→ **DATA**
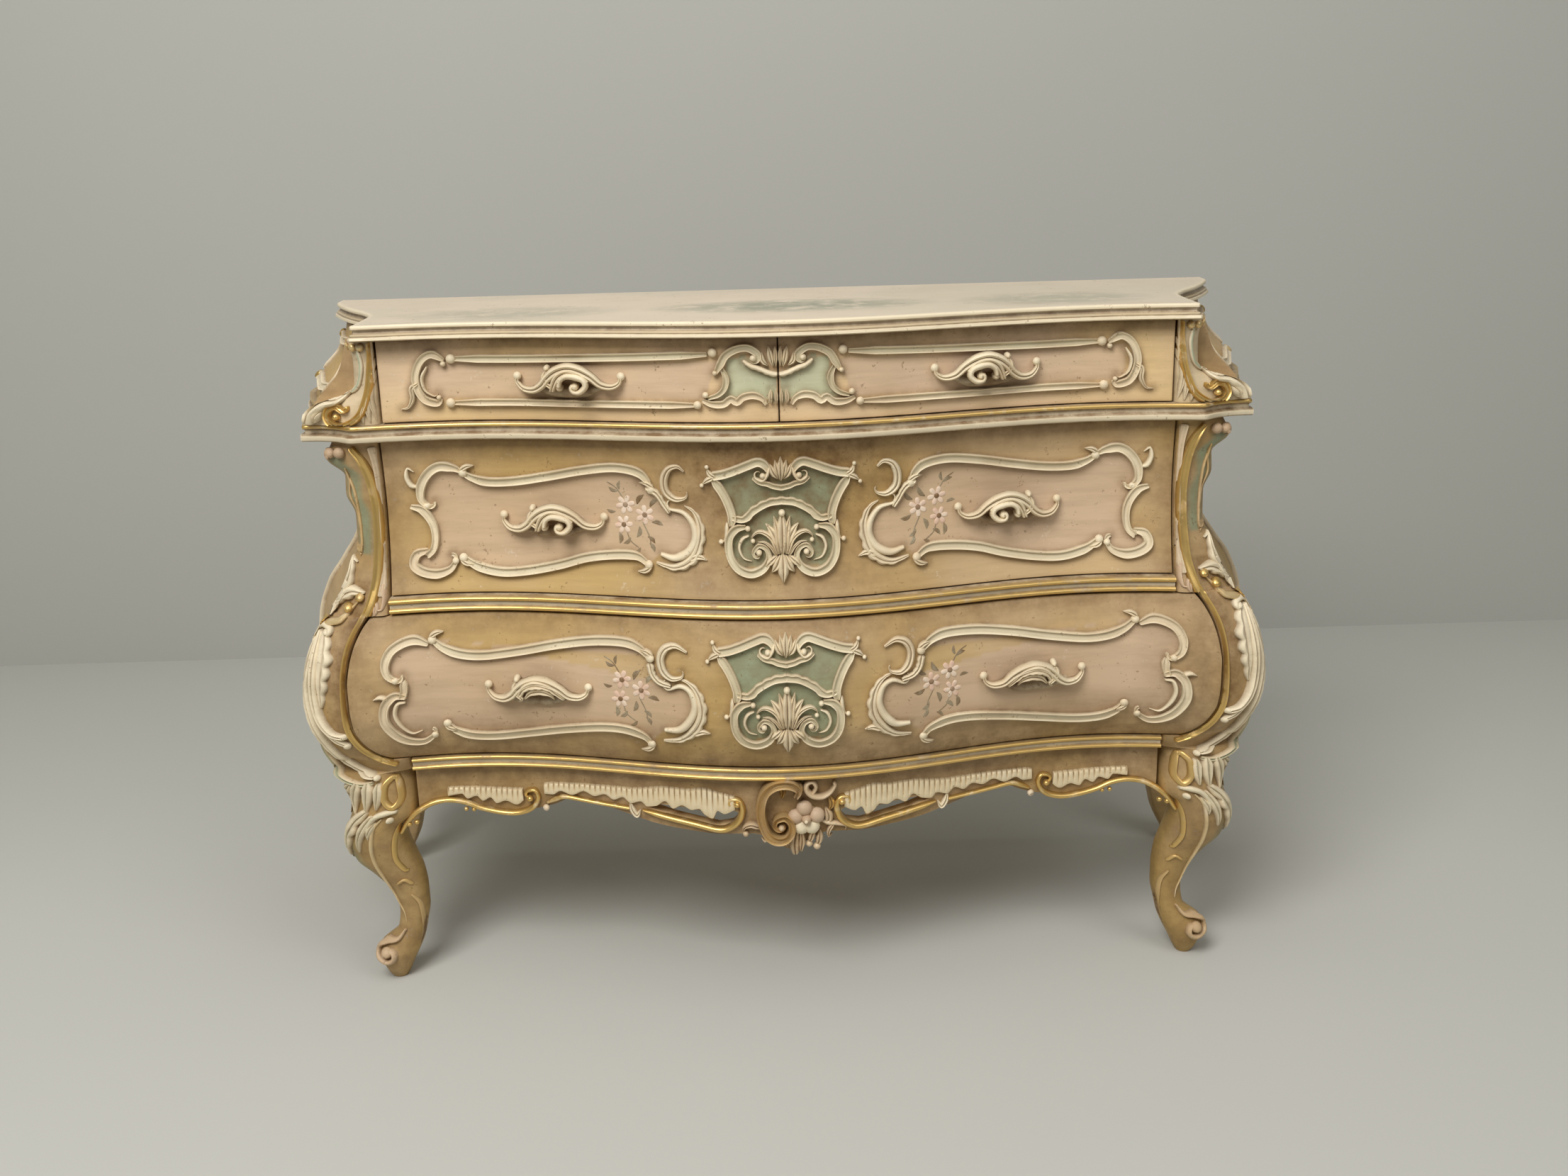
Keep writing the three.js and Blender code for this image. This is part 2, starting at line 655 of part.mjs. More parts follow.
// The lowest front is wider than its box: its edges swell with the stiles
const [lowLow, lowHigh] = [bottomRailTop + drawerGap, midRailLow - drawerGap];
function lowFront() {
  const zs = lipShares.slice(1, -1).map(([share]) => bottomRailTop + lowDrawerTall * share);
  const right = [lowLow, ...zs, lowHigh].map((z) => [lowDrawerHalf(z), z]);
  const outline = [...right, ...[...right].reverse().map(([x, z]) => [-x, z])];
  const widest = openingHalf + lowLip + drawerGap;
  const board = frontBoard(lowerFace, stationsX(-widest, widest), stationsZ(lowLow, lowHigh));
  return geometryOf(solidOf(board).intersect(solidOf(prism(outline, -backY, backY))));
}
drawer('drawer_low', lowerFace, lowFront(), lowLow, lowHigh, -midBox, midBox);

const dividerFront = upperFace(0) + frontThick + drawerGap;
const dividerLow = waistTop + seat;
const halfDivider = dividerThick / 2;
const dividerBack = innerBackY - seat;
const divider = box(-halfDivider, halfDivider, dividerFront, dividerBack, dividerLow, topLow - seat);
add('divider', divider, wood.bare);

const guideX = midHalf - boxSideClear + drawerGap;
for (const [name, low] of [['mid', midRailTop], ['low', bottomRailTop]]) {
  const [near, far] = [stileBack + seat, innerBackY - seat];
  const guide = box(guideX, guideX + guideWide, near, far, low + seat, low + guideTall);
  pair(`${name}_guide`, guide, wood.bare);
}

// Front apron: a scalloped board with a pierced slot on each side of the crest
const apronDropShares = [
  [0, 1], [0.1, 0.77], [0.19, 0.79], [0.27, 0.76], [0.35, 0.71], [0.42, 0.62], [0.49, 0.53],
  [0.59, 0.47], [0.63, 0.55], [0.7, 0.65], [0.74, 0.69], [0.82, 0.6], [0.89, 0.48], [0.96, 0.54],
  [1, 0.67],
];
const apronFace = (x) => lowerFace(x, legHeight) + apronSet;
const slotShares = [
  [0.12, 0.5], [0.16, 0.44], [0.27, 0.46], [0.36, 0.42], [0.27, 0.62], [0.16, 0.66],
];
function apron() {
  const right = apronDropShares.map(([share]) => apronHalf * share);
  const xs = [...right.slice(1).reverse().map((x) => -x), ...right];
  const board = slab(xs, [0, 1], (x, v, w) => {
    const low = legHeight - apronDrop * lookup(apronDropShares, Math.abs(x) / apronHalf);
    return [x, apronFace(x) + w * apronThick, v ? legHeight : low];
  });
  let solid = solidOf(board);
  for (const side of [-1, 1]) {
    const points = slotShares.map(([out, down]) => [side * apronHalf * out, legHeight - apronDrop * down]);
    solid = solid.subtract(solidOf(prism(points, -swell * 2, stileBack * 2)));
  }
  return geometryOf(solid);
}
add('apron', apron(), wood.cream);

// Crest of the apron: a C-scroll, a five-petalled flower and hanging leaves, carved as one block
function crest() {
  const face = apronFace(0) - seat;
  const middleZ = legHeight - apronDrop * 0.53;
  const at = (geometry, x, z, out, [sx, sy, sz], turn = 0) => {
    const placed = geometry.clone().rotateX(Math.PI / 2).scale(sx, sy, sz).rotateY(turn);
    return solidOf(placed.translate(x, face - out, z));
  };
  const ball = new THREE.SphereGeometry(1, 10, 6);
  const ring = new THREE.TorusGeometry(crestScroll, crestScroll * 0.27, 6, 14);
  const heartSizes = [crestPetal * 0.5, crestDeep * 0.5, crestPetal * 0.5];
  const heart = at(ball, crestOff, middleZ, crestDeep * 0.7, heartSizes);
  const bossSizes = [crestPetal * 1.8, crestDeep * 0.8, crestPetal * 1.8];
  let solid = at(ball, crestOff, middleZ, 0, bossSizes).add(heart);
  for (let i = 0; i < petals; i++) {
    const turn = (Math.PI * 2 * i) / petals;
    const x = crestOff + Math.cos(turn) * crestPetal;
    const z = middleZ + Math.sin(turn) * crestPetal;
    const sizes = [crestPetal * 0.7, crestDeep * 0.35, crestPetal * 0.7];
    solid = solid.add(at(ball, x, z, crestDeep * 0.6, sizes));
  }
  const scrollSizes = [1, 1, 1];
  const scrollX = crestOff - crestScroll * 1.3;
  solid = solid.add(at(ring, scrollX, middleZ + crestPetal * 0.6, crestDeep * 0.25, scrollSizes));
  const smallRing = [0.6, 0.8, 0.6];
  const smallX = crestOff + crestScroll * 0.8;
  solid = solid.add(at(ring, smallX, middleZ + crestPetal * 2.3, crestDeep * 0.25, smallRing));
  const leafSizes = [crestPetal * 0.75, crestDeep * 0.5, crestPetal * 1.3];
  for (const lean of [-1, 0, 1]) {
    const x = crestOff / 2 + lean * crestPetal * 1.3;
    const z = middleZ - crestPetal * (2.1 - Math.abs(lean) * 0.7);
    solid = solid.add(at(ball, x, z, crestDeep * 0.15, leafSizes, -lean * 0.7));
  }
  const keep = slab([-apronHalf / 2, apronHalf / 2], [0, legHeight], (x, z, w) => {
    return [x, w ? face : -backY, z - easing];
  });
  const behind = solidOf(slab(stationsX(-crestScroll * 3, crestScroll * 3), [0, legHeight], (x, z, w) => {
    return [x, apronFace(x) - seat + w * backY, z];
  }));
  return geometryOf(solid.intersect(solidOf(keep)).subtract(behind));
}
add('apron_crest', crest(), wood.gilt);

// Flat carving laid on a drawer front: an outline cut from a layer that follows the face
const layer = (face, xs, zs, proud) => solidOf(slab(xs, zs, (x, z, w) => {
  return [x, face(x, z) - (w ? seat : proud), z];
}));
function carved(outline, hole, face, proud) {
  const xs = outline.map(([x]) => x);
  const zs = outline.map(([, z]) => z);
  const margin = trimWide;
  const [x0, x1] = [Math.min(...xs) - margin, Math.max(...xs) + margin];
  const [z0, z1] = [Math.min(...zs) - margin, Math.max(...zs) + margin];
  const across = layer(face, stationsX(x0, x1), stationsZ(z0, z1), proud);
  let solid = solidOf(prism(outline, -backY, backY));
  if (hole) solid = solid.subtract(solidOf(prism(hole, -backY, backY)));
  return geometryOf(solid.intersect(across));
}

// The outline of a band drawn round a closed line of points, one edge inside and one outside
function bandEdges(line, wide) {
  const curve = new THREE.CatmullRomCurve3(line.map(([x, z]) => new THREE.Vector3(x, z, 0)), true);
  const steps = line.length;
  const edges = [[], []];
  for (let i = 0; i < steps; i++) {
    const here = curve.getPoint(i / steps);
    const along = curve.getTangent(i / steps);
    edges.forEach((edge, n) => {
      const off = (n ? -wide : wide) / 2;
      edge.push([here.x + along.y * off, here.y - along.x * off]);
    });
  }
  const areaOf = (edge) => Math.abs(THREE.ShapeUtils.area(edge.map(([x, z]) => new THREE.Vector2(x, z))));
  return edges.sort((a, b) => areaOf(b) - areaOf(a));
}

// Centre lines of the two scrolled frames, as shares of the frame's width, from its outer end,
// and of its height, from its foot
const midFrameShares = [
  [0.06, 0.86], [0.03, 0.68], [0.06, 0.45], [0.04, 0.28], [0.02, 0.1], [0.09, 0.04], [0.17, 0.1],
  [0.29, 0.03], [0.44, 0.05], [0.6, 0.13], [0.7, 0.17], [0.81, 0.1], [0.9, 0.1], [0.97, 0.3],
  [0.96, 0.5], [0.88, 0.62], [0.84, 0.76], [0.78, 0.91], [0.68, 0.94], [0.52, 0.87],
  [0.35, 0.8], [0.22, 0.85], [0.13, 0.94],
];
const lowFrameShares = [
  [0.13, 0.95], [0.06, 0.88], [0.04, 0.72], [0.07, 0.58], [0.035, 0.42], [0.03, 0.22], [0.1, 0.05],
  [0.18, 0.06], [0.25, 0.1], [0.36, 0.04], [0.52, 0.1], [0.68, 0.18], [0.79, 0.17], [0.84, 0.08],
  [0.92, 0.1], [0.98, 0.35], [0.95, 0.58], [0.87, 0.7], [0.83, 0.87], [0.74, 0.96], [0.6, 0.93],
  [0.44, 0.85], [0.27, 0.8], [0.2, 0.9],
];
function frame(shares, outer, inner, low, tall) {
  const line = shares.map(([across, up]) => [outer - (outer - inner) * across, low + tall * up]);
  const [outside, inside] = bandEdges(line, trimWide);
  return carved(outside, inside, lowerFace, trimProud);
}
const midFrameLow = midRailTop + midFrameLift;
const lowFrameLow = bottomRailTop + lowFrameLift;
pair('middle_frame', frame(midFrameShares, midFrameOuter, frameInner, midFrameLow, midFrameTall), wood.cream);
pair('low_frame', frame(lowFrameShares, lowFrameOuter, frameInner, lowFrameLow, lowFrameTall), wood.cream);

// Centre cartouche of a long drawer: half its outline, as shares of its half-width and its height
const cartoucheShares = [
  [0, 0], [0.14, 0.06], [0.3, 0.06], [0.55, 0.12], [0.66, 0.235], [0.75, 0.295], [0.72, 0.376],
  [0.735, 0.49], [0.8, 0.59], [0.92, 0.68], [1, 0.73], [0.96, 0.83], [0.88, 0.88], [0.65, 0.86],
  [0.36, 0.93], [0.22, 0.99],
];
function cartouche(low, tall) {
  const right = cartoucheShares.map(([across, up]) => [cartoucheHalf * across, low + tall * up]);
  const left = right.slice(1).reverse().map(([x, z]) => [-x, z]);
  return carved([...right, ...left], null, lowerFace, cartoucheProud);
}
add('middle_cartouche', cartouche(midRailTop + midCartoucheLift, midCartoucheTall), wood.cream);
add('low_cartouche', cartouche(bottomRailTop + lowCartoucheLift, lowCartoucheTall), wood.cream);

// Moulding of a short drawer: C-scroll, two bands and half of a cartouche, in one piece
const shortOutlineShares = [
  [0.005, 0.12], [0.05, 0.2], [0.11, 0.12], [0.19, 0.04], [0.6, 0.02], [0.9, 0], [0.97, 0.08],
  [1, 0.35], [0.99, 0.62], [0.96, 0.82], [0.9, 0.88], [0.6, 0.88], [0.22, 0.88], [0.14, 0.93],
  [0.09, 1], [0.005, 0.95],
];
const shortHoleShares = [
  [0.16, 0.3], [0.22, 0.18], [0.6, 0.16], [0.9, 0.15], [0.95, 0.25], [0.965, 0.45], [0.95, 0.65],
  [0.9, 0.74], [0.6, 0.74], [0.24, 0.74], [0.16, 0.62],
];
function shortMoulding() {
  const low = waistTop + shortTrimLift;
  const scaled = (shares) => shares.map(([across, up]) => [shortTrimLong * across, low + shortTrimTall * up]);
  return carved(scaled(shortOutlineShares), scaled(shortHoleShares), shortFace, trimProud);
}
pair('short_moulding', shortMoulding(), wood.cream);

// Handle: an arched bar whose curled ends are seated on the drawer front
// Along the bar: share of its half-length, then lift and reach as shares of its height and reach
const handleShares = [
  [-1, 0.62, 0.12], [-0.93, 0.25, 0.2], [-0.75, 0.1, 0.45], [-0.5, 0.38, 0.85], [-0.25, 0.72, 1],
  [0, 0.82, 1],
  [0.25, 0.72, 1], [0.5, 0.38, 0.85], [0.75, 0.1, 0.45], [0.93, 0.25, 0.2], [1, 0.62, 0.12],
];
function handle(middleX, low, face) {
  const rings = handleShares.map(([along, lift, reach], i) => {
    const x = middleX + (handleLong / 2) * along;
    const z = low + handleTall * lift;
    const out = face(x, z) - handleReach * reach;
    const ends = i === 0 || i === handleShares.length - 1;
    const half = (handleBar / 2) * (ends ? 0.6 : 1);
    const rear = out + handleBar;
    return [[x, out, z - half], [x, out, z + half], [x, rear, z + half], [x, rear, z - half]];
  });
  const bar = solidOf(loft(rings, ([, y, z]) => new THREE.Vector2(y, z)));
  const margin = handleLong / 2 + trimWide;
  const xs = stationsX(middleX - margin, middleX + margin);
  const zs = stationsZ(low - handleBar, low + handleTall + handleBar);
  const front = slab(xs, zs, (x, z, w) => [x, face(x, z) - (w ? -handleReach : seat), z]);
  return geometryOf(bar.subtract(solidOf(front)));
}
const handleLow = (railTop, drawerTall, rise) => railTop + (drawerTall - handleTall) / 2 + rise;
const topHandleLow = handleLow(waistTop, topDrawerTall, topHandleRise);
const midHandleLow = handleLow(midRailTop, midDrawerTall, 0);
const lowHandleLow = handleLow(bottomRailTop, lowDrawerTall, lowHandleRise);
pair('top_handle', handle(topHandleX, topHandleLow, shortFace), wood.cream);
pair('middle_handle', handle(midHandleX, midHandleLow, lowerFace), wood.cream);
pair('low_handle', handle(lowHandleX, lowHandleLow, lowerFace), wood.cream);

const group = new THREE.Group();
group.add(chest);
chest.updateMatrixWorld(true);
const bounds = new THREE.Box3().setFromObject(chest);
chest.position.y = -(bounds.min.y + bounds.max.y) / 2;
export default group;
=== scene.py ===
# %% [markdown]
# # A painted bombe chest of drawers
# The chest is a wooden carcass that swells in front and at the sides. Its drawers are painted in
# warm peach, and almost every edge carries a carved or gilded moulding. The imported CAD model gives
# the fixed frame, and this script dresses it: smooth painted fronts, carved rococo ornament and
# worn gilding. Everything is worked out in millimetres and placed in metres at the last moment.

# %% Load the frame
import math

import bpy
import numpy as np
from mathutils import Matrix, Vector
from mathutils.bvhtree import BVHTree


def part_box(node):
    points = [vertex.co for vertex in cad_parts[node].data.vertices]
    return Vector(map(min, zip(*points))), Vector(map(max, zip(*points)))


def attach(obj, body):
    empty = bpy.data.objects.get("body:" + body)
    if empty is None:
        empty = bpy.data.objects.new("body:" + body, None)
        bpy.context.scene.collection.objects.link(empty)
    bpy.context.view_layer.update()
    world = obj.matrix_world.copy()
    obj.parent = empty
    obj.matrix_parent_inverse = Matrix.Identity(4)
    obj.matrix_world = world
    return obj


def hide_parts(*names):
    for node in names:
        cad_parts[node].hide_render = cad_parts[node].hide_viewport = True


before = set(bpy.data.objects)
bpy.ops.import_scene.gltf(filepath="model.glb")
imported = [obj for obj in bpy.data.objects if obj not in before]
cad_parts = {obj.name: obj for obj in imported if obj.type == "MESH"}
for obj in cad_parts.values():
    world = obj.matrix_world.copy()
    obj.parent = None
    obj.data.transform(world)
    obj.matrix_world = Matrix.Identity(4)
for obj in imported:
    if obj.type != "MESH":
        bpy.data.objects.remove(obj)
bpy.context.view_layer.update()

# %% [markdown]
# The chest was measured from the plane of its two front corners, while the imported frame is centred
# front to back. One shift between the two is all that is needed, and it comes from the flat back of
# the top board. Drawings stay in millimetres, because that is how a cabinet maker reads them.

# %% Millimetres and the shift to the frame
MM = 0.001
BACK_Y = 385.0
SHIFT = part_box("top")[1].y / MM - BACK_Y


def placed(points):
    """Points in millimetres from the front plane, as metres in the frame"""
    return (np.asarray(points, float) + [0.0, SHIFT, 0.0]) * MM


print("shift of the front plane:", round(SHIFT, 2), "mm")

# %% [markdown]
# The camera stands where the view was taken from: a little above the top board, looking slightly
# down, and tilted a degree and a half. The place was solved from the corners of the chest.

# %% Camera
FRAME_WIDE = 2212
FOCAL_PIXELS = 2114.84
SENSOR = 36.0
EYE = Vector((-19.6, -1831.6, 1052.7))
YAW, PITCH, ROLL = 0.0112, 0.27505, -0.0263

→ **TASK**
From the line that contains "const group = new THREE.Group();" through the line that contains "imported = [obj", reproduce every line exactly, both end lines included.

→ **TASK ANSWER**
const group = new THREE.Group();
group.add(chest);
chest.updateMatrixWorld(true);
const bounds = new THREE.Box3().setFromObject(chest);
chest.position.y = -(bounds.min.y + bounds.max.y) / 2;
export default group;
=== scene.py ===
# %% [markdown]
# # A painted bombe chest of drawers
# The chest is a wooden carcass that swells in front and at the sides. Its drawers are painted in
# warm peach, and almost every edge carries a carved or gilded moulding. The imported CAD model gives
# the fixed frame, and this script dresses it: smooth painted fronts, carved rococo ornament and
# worn gilding. Everything is worked out in millimetres and placed in metres at the last moment.

# %% Load the frame
import math

import bpy
import numpy as np
from mathutils import Matrix, Vector
from mathutils.bvhtree import BVHTree


def part_box(node):
    points = [vertex.co for vertex in cad_parts[node].data.vertices]
    return Vector(map(min, zip(*points))), Vector(map(max, zip(*points)))


def attach(obj, body):
    empty = bpy.data.objects.get("body:" + body)
    if empty is None:
        empty = bpy.data.objects.new("body:" + body, None)
        bpy.context.scene.collection.objects.link(empty)
    bpy.context.view_layer.update()
    world = obj.matrix_world.copy()
    obj.parent = empty
    obj.matrix_parent_inverse = Matrix.Identity(4)
    obj.matrix_world = world
    return obj


def hide_parts(*names):
    for node in names:
        cad_parts[node].hide_render = cad_parts[node].hide_viewport = True


before = set(bpy.data.objects)
bpy.ops.import_scene.gltf(filepath="model.glb")
imported = [obj for obj in bpy.data.objects if obj not in before]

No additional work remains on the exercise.